▶ Material supplied:
########
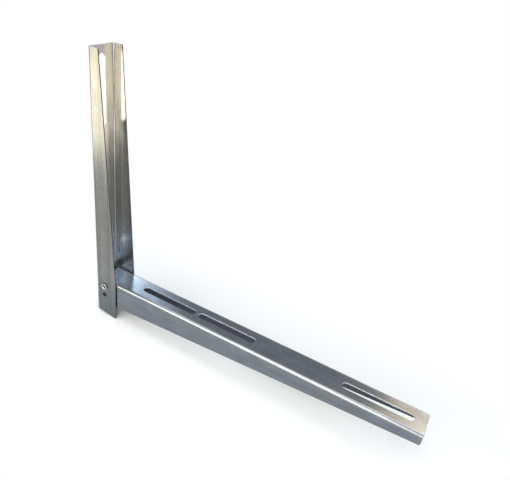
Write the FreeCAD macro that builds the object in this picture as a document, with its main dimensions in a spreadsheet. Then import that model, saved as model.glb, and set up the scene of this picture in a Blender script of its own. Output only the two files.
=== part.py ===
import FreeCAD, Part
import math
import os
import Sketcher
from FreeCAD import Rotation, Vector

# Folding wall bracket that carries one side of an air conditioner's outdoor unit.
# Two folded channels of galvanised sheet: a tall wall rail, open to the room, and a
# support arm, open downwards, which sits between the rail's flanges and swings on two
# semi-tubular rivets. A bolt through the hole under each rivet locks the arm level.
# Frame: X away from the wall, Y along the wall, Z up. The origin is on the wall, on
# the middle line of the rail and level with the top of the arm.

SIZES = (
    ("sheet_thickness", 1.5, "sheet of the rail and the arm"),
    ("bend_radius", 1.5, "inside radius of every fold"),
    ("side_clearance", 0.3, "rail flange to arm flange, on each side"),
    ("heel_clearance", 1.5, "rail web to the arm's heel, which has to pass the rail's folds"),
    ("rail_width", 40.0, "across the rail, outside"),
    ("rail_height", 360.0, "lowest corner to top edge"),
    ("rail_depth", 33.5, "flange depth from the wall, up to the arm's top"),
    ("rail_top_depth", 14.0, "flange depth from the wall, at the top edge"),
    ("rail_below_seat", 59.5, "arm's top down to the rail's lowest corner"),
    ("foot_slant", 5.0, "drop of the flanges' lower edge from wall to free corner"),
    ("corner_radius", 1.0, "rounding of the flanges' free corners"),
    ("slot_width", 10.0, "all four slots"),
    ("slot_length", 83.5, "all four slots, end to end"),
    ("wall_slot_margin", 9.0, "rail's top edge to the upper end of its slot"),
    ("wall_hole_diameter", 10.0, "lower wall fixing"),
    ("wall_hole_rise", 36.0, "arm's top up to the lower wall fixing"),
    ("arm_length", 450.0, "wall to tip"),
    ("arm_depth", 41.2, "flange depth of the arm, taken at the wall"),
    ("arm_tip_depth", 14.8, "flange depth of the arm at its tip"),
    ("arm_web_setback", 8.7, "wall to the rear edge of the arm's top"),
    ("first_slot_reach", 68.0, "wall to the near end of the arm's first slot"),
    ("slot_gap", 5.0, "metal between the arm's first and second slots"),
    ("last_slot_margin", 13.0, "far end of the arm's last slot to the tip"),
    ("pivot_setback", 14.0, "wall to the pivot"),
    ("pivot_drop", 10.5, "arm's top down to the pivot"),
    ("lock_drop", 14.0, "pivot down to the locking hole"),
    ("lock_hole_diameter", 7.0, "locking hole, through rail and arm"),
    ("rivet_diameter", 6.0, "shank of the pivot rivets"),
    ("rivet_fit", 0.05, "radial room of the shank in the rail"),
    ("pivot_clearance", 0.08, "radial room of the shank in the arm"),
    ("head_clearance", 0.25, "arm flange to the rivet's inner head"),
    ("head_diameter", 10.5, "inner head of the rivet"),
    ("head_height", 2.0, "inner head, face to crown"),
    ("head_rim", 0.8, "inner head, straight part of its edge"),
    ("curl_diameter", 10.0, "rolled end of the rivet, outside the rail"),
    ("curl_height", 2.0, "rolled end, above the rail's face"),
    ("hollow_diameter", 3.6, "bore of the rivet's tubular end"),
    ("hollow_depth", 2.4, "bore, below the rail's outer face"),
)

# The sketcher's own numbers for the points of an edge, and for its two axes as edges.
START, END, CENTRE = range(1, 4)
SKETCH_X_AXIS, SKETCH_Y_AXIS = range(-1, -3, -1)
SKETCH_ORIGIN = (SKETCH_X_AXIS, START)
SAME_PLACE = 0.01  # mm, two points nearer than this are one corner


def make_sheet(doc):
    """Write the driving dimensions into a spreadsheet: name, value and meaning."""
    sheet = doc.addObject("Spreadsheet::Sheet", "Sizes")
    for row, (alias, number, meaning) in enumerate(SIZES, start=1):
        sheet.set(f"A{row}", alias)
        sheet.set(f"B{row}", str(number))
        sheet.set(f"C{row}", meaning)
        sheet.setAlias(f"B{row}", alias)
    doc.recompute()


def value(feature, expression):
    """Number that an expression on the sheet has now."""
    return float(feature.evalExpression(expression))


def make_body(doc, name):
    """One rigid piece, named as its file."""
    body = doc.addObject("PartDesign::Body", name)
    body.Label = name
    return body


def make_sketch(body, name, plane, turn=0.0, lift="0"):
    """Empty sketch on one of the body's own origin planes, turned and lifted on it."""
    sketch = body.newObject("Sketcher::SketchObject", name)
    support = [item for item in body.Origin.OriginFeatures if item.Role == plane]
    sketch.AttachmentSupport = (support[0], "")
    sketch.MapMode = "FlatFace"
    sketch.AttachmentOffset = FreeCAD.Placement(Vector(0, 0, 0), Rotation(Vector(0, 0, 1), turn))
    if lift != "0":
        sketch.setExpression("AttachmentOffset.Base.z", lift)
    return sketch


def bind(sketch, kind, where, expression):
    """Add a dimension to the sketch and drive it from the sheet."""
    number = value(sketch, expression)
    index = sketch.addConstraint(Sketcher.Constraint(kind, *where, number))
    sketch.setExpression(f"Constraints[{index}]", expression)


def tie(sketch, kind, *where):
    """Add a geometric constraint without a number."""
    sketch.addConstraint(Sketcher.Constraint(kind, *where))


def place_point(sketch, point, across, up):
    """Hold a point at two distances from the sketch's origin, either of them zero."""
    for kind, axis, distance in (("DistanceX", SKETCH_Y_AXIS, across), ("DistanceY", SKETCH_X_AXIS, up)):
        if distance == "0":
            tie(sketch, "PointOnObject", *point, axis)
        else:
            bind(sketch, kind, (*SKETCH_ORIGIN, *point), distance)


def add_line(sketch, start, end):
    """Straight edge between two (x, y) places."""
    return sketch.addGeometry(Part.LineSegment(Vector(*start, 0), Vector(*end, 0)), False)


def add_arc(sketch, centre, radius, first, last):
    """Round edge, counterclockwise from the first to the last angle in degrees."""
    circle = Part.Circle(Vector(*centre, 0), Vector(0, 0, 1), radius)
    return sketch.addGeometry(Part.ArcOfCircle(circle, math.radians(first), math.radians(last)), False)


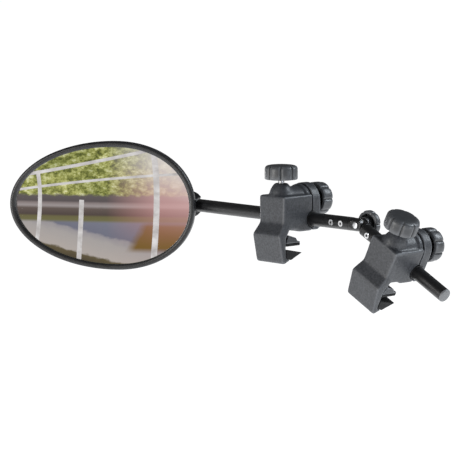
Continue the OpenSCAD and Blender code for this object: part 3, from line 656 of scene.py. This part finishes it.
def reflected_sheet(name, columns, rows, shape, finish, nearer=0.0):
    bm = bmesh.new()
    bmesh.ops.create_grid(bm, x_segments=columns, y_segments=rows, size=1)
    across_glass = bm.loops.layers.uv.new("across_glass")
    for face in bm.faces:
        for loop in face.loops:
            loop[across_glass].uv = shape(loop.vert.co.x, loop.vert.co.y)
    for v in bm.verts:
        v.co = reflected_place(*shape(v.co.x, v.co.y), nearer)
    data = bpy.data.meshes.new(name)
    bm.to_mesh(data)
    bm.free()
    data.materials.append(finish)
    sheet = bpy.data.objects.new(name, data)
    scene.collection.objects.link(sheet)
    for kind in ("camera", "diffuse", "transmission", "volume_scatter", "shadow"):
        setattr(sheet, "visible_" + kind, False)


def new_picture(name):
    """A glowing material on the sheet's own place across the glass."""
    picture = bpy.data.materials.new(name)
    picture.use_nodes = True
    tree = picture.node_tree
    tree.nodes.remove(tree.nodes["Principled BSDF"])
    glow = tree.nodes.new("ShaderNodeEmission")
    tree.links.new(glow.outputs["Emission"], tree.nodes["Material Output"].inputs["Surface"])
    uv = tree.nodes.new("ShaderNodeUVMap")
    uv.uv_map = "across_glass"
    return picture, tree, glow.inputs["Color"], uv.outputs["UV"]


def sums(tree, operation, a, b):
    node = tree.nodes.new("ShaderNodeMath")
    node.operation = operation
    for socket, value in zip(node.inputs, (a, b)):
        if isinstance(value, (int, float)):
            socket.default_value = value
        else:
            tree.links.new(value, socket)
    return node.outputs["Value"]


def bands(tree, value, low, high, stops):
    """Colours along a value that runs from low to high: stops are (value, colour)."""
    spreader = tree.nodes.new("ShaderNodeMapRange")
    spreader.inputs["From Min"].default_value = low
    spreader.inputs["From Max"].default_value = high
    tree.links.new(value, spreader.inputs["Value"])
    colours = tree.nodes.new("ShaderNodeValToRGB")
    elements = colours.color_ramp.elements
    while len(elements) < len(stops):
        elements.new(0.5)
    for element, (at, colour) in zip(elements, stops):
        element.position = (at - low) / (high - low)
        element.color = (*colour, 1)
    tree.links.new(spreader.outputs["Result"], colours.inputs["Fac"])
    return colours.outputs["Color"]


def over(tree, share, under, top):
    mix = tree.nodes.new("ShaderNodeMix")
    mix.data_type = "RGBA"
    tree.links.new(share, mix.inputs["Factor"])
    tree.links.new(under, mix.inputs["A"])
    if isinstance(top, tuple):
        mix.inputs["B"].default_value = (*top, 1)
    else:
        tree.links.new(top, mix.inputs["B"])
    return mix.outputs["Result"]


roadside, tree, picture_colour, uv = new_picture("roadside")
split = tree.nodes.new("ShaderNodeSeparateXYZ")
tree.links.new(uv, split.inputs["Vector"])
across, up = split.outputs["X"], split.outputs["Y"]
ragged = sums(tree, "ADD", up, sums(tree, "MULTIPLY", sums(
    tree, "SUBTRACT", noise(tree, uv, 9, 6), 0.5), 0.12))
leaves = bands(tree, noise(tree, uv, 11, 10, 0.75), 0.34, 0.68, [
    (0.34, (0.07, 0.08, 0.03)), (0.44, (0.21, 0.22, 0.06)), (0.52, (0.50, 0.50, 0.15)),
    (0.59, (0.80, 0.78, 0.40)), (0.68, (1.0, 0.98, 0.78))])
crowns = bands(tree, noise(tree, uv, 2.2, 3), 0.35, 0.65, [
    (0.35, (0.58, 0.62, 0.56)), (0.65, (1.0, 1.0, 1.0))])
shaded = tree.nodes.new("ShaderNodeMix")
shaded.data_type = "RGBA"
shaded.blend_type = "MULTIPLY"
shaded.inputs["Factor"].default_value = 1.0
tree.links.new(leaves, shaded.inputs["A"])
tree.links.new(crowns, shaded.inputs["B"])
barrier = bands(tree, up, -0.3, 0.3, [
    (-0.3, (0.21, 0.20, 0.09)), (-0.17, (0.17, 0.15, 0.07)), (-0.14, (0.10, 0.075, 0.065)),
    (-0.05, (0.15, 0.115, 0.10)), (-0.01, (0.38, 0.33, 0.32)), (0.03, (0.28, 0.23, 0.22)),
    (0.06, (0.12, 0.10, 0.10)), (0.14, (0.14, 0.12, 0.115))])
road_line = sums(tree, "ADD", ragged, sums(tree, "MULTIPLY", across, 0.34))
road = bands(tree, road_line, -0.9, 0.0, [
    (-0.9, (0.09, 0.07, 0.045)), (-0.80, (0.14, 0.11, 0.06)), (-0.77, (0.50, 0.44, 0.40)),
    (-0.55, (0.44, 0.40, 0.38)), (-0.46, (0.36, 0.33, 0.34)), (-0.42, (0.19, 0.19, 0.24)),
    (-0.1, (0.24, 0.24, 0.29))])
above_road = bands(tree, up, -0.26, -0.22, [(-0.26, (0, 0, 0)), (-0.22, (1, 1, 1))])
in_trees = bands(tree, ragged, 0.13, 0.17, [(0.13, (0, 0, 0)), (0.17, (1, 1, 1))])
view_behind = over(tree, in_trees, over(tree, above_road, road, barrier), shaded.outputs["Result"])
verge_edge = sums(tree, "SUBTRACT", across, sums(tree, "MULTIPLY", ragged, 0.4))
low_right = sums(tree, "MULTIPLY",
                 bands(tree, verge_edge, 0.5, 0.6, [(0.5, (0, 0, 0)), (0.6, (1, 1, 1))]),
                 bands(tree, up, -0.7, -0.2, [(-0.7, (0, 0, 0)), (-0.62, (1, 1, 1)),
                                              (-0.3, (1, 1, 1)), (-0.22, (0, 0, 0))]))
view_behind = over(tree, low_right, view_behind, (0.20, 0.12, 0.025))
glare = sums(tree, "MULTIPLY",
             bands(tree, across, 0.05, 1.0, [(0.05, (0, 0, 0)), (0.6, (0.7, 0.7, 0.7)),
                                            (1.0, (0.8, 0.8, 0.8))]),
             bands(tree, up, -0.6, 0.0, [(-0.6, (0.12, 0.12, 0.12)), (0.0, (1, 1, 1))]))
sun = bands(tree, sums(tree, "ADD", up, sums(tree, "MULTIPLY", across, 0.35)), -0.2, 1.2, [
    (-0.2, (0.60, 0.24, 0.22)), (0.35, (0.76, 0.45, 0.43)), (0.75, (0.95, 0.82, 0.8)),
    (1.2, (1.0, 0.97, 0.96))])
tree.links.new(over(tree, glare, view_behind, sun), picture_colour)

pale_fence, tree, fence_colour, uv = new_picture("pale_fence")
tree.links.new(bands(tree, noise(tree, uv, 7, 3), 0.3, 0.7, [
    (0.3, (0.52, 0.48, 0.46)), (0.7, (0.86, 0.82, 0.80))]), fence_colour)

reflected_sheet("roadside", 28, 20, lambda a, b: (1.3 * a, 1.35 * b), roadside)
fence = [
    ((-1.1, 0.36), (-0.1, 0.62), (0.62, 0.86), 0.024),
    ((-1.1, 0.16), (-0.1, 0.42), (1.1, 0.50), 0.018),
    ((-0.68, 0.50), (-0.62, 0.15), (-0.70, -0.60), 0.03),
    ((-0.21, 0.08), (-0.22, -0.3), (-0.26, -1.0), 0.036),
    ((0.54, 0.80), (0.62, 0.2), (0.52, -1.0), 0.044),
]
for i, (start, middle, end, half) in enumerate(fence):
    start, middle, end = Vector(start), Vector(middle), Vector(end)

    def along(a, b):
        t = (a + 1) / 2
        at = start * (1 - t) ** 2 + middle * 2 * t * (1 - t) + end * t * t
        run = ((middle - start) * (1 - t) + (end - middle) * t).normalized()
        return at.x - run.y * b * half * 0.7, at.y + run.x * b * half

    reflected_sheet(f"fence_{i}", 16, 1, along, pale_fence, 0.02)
########
▶ Given instruction:
Copy the lines from the start of the data verbatim, stopping after the line containing "# the middle".

▶ Answer to this problem:
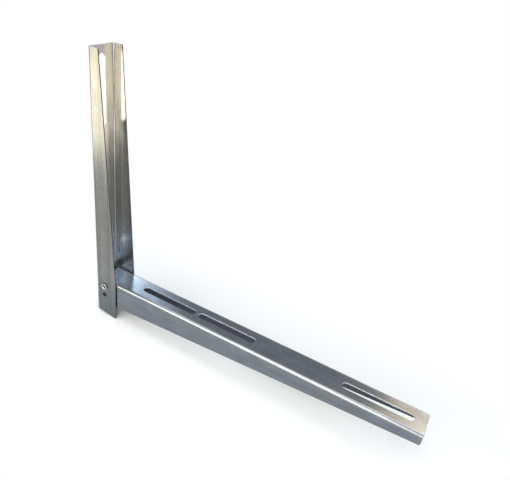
Write the FreeCAD macro that builds the object in this picture as a document, with its main dimensions in a spreadsheet. Then import that model, saved as model.glb, and set up the scene of this picture in a Blender script of its own. Output only the two files.
=== part.py ===
import FreeCAD, Part
import math
import os
import Sketcher
from FreeCAD import Rotation, Vector

# Folding wall bracket that carries one side of an air conditioner's outdoor unit.
# Two folded channels of galvanised sheet: a tall wall rail, open to the room, and a
# support arm, open downwards, which sits between the rail's flanges and swings on two
# semi-tubular rivets. A bolt through the hole under each rivet locks the arm level.
# Frame: X away from the wall, Y along the wall, Z up. The origin is on the wall, on
# the middle line of the rail and level with the top of the arm.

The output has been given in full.